* [To do]:
Starting at the line that has "Keep writing the" and stopping after the line that has "CUTTERS.hide_render = True", reproduce the listing below exactly; omit everything else.

* [Task data]:

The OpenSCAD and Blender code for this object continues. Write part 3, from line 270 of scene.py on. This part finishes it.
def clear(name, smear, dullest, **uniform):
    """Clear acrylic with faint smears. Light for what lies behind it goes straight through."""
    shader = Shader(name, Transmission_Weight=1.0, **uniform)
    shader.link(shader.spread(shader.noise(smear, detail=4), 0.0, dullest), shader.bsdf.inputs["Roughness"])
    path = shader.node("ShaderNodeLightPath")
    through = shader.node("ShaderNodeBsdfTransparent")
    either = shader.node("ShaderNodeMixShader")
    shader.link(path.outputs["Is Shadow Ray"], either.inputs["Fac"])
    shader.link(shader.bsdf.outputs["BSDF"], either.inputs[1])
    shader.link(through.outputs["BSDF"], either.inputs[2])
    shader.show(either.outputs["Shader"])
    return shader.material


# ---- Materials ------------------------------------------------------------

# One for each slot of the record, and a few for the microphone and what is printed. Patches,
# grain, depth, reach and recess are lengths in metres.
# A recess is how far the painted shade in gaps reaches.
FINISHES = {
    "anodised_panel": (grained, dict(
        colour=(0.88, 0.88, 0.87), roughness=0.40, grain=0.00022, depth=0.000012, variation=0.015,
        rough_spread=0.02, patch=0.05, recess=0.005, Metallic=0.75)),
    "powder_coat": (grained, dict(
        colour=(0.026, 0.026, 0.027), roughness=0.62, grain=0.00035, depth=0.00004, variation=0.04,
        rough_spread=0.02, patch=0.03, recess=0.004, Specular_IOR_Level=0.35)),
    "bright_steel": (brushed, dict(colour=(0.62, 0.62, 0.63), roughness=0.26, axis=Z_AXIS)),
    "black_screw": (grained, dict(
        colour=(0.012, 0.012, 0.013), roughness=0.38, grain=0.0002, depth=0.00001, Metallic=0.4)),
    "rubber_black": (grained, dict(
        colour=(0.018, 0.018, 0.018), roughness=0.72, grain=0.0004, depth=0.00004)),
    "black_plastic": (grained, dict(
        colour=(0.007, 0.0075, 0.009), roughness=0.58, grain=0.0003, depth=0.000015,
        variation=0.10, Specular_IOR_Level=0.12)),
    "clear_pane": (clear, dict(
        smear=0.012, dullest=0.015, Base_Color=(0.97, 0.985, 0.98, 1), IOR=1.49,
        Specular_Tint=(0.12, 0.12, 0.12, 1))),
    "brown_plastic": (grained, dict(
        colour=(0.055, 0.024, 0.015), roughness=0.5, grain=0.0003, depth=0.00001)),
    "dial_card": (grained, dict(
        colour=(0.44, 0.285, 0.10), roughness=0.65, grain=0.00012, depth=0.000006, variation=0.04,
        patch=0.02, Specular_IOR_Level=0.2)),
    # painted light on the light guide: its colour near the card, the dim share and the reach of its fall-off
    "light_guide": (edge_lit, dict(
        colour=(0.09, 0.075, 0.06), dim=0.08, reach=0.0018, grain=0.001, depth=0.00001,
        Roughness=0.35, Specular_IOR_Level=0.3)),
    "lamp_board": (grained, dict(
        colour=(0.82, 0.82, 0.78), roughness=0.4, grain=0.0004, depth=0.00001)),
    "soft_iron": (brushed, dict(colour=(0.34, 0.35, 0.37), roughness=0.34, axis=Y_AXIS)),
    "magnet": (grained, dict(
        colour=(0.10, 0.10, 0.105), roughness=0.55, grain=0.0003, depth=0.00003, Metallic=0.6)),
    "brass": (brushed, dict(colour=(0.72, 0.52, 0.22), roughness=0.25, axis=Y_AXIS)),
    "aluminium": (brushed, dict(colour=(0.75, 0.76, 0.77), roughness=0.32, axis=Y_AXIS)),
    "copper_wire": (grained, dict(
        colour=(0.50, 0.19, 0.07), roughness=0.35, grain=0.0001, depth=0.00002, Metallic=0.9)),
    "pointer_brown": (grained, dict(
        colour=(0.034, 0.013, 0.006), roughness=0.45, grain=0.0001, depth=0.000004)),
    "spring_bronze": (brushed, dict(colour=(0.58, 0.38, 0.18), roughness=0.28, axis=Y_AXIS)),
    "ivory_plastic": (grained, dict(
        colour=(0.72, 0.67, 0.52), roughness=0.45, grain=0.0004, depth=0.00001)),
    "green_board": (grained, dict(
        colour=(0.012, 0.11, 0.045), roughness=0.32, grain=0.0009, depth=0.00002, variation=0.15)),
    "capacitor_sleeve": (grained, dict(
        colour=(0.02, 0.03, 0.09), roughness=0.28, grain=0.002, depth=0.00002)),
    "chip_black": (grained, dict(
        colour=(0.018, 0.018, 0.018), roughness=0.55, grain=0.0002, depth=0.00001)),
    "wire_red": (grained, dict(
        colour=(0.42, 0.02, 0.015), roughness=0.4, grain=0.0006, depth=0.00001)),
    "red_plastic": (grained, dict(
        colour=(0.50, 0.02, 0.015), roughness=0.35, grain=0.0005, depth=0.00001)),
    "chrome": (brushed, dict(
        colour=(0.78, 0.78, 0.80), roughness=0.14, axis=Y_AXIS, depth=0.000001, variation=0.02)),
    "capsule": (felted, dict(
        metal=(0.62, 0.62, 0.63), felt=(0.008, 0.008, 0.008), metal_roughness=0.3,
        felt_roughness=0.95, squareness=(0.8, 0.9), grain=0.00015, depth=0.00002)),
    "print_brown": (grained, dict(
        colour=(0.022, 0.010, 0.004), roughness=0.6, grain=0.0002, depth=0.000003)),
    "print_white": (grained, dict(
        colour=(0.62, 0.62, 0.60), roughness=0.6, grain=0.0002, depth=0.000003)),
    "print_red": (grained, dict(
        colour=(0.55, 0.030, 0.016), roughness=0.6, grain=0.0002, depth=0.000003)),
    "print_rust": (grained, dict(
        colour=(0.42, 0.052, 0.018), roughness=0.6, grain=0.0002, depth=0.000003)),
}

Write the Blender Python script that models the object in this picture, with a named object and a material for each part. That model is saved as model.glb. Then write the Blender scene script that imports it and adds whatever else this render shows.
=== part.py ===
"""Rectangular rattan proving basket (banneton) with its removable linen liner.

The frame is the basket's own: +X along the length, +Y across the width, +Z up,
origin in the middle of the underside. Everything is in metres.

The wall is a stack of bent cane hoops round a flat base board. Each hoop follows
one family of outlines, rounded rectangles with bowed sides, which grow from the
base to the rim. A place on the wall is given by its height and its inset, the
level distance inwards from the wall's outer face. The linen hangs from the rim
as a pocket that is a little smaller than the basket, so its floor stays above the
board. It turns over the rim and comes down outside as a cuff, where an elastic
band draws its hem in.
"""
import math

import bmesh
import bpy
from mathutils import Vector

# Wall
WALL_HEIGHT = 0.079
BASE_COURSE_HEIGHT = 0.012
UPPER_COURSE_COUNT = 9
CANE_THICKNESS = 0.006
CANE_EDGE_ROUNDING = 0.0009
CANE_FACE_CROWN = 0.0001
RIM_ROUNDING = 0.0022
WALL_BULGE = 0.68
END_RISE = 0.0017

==

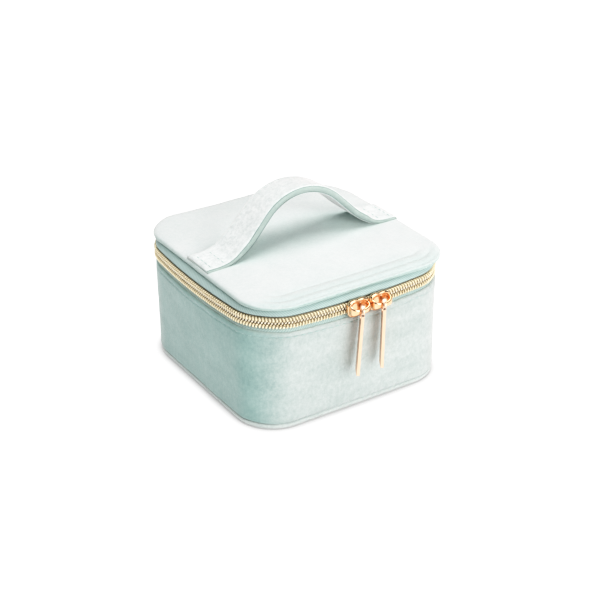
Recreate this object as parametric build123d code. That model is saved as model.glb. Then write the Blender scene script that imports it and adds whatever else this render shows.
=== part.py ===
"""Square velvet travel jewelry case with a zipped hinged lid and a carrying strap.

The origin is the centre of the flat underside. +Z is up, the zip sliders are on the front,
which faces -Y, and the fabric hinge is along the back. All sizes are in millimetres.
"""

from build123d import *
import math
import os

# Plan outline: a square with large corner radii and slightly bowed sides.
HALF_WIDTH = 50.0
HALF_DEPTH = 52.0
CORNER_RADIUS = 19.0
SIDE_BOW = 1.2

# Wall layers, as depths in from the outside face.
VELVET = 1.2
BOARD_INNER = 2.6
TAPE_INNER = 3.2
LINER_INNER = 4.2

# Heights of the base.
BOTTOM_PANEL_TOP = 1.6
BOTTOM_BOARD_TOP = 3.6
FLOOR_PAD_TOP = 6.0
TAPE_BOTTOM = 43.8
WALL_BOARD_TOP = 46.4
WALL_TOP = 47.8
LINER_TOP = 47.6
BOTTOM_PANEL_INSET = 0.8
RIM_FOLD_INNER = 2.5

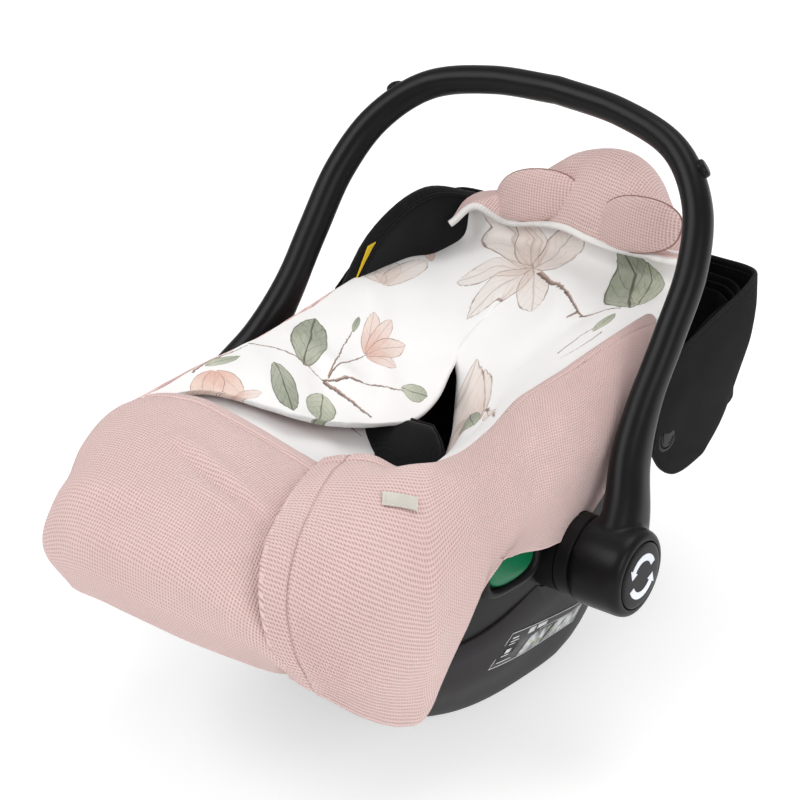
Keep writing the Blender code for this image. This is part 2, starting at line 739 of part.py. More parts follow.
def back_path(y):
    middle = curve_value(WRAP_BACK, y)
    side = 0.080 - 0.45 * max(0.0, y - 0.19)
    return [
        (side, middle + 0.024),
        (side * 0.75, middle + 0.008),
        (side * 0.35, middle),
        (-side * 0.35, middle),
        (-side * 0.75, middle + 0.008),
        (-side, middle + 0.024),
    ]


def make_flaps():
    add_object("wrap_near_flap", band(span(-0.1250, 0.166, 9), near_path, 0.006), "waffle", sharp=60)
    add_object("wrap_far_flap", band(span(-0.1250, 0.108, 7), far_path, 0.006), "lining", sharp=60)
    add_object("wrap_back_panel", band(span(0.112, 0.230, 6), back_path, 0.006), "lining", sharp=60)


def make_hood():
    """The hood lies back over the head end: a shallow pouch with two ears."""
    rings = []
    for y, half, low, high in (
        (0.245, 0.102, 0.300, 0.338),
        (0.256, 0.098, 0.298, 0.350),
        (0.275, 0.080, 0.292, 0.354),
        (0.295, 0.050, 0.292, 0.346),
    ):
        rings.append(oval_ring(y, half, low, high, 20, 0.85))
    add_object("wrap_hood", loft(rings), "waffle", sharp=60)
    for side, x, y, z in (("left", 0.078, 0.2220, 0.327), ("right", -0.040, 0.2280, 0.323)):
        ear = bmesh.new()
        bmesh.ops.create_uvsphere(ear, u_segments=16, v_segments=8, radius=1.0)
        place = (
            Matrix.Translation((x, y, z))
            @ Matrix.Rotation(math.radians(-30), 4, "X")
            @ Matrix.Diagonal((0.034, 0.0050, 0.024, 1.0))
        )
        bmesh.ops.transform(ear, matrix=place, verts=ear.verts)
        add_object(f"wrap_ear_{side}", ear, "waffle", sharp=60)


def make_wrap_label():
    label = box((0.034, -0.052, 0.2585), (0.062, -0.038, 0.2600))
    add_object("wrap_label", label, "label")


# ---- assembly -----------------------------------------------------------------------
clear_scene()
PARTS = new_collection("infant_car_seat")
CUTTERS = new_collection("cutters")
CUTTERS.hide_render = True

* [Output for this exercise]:
Keep writing the Blender code for this image. This is part 2, starting at line 739 of part.py. More parts follow.
def back_path(y):
    middle = curve_value(WRAP_BACK, y)
    side = 0.080 - 0.45 * max(0.0, y - 0.19)
    return [
        (side, middle + 0.024),
        (side * 0.75, middle + 0.008),
        (side * 0.35, middle),
        (-side * 0.35, middle),
        (-side * 0.75, middle + 0.008),
        (-side, middle + 0.024),
    ]


def make_flaps():
    add_object("wrap_near_flap", band(span(-0.1250, 0.166, 9), near_path, 0.006), "waffle", sharp=60)
    add_object("wrap_far_flap", band(span(-0.1250, 0.108, 7), far_path, 0.006), "lining", sharp=60)
    add_object("wrap_back_panel", band(span(0.112, 0.230, 6), back_path, 0.006), "lining", sharp=60)


def make_hood():
    """The hood lies back over the head end: a shallow pouch with two ears."""
    rings = []
    for y, half, low, high in (
        (0.245, 0.102, 0.300, 0.338),
        (0.256, 0.098, 0.298, 0.350),
        (0.275, 0.080, 0.292, 0.354),
        (0.295, 0.050, 0.292, 0.346),
    ):
        rings.append(oval_ring(y, half, low, high, 20, 0.85))
    add_object("wrap_hood", loft(rings), "waffle", sharp=60)
    for side, x, y, z in (("left", 0.078, 0.2220, 0.327), ("right", -0.040, 0.2280, 0.323)):
        ear = bmesh.new()
        bmesh.ops.create_uvsphere(ear, u_segments=16, v_segments=8, radius=1.0)
        place = (
            Matrix.Translation((x, y, z))
            @ Matrix.Rotation(math.radians(-30), 4, "X")
            @ Matrix.Diagonal((0.034, 0.0050, 0.024, 1.0))
        )
        bmesh.ops.transform(ear, matrix=place, verts=ear.verts)
        add_object(f"wrap_ear_{side}", ear, "waffle", sharp=60)


def make_wrap_label():
    label = box((0.034, -0.052, 0.2585), (0.062, -0.038, 0.2600))
    add_object("wrap_label", label, "label")


# ---- assembly -----------------------------------------------------------------------
clear_scene()
PARTS = new_collection("infant_car_seat")
CUTTERS = new_collection("cutters")
CUTTERS.hide_render = True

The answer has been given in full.